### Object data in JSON
##############################

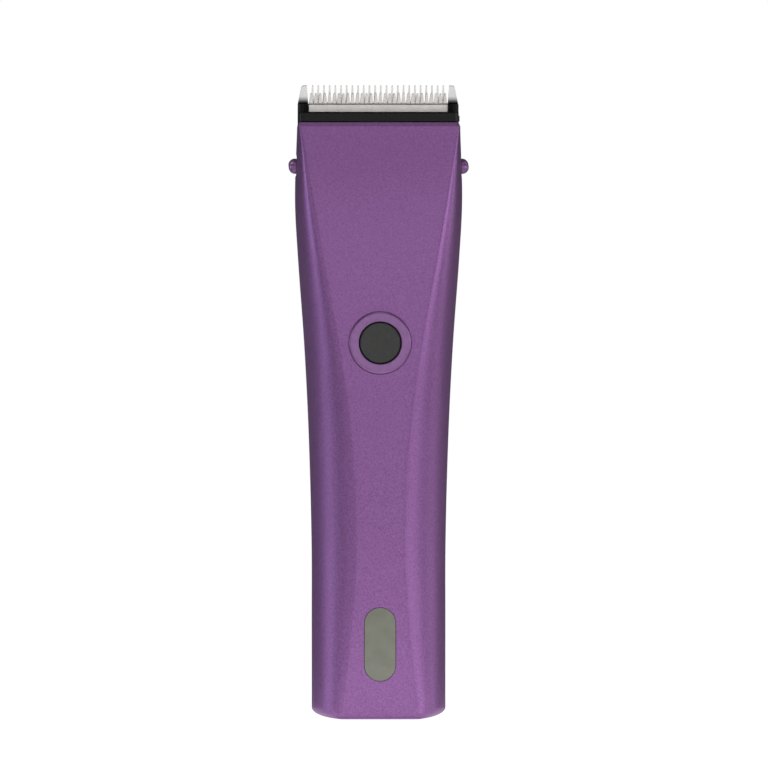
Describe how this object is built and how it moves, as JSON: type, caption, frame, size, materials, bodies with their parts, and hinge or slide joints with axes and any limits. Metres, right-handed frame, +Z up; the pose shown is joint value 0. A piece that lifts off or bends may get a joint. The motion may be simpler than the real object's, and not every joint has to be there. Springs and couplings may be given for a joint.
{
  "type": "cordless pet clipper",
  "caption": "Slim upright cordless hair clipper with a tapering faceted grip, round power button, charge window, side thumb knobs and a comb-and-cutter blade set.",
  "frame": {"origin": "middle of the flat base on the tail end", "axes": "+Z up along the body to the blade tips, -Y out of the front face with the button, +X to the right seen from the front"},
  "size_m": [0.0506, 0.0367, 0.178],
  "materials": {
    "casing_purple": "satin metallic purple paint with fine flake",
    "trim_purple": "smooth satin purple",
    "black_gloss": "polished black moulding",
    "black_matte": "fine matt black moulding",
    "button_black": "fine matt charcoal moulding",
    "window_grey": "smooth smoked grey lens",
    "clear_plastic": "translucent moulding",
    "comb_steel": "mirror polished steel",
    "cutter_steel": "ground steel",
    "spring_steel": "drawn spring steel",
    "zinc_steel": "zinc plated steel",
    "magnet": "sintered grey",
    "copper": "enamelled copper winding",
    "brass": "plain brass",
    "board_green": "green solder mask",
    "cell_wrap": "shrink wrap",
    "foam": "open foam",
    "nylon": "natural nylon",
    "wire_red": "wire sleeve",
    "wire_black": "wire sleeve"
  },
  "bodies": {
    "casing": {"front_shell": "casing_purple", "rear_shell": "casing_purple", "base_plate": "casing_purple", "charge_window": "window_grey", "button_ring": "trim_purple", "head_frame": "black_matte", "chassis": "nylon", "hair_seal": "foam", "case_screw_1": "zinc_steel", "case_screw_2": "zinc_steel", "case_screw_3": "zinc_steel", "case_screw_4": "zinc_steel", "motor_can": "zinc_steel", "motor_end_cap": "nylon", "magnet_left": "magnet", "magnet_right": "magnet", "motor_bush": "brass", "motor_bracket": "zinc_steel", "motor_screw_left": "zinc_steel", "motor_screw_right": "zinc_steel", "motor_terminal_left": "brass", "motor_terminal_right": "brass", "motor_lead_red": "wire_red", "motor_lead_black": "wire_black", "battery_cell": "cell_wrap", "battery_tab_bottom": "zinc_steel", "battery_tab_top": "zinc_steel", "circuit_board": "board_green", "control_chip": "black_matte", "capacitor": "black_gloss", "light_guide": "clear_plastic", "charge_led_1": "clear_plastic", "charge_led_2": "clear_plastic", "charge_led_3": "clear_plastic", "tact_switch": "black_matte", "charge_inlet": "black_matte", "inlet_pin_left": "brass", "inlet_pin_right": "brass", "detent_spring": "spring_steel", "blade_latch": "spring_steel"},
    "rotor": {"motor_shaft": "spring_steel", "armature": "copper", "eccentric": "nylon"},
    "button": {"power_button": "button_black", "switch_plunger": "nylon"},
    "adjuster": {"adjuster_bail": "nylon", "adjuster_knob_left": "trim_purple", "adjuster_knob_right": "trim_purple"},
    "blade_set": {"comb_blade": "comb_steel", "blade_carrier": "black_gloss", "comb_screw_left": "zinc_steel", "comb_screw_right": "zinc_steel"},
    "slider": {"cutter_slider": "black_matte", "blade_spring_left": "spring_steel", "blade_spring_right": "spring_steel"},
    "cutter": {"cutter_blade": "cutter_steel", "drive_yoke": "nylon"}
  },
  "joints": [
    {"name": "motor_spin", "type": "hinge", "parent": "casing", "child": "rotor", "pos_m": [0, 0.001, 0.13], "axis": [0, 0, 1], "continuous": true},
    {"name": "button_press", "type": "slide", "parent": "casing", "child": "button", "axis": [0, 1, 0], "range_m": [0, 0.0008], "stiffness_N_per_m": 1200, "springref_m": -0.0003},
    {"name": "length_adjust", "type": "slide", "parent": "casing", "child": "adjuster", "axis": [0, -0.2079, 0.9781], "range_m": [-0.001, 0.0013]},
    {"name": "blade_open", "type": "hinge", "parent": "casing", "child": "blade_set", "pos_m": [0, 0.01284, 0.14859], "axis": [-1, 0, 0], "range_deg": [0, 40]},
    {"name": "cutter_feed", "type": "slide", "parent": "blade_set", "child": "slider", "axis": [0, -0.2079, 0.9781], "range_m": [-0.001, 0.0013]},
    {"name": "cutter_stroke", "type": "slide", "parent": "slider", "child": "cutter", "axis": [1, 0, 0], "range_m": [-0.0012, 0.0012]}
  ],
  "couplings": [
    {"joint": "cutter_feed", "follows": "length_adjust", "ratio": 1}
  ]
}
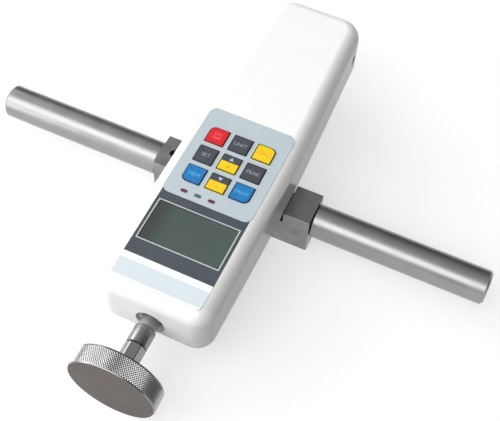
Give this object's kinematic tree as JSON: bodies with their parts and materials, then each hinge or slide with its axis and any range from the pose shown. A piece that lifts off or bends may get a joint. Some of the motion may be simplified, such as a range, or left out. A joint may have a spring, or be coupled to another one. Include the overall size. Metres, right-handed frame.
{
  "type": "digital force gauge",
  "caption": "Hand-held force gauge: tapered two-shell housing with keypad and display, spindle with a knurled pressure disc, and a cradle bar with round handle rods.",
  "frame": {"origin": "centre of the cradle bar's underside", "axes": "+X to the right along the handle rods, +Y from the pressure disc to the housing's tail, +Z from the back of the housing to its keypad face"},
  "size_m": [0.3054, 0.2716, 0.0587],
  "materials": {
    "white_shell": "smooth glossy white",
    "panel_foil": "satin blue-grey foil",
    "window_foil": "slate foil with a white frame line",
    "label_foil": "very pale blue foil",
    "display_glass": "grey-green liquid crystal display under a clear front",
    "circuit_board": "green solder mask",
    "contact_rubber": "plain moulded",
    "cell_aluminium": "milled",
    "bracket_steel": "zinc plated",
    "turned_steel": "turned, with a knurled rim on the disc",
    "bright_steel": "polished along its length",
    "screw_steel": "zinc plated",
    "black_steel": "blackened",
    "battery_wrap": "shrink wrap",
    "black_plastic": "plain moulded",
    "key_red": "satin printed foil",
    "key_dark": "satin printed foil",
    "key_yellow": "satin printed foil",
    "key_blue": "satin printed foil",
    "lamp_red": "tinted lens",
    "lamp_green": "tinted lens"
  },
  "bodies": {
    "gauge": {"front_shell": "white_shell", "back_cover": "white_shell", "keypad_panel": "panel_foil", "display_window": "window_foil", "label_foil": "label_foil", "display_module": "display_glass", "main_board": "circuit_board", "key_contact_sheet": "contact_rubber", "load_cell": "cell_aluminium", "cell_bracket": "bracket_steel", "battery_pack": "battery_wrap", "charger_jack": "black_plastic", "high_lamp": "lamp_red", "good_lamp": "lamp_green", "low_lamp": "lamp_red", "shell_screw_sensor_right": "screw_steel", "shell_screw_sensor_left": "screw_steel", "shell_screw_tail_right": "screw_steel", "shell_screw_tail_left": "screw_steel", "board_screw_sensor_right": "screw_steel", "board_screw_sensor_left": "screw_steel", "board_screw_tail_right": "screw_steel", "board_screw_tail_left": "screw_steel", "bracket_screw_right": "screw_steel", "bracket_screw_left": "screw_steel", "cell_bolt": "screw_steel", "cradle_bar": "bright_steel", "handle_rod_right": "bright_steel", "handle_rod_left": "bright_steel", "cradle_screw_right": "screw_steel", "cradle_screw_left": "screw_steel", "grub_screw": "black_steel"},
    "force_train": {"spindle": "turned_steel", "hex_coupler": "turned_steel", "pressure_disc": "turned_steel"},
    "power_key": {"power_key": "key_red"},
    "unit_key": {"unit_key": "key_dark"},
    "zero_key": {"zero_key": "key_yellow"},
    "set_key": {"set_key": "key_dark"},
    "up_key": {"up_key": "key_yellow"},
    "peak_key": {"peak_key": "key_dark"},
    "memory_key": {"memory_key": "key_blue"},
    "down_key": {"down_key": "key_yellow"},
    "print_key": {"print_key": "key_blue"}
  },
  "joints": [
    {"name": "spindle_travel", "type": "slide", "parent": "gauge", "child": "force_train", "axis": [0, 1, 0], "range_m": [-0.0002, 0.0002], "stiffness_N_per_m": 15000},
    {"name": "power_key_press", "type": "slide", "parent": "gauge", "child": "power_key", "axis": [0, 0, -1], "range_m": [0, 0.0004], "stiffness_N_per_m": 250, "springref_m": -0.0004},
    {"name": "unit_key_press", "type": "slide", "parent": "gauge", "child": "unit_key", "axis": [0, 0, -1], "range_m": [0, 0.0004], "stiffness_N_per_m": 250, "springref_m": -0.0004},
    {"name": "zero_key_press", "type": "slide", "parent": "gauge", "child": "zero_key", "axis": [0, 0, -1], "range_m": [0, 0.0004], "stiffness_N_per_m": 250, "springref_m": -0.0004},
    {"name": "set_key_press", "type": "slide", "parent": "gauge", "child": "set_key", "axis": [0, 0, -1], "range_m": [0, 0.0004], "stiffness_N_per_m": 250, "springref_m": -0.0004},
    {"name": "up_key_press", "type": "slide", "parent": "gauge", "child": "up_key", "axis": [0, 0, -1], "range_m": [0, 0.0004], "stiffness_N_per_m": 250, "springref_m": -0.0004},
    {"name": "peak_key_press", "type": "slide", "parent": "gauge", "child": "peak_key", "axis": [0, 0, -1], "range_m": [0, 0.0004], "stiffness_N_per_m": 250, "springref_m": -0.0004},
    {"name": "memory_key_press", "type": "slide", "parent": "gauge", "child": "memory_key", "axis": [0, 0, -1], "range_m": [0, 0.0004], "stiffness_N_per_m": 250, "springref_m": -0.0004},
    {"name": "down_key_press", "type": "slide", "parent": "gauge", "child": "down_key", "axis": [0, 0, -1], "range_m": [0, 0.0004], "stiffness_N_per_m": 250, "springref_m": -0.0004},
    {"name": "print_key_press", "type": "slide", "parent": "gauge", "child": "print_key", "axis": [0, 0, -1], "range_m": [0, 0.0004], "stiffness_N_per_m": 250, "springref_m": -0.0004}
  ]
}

##############################

### Required work
Gather from the records above every line containing the string "with".

### Response to the exercise
Describe how this object is built and how it moves, as JSON: type, caption, frame, size, materials, bodies with their parts, and hinge or slide joints with axes and any limits. Metres, right-handed frame, +Z up; the pose shown is joint value 0. A piece that lifts off or bends may get a joint. The motion may be simpler than the real object's, and not every joint has to be there. Springs and couplings may be given for a joint.
  "caption": "Slim upright cordless hair clipper with a tapering faceted grip, round power button, charge window, side thumb knobs and a comb-and-cutter blade set.",
  "frame": {"origin": "middle of the flat base on the tail end", "axes": "+Z up along the body to the blade tips, -Y out of the front face with the button, +X to the right seen from the front"},
    "casing_purple": "satin metallic purple paint with fine flake",
Give this object's kinematic tree as JSON: bodies with their parts and materials, then each hinge or slide with its axis and any range from the pose shown. A piece that lifts off or bends may get a joint. Some of the motion may be simplified, such as a range, or left out. A joint may have a spring, or be coupled to another one. Include the overall size. Metres, right-handed frame.
  "caption": "Hand-held force gauge: tapered two-shell housing with keypad and display, spindle with a knurled pressure disc, and a cradle bar with round handle rods.",
    "window_foil": "slate foil with a white frame line",
    "turned_steel": "turned, with a knurled rim on the disc",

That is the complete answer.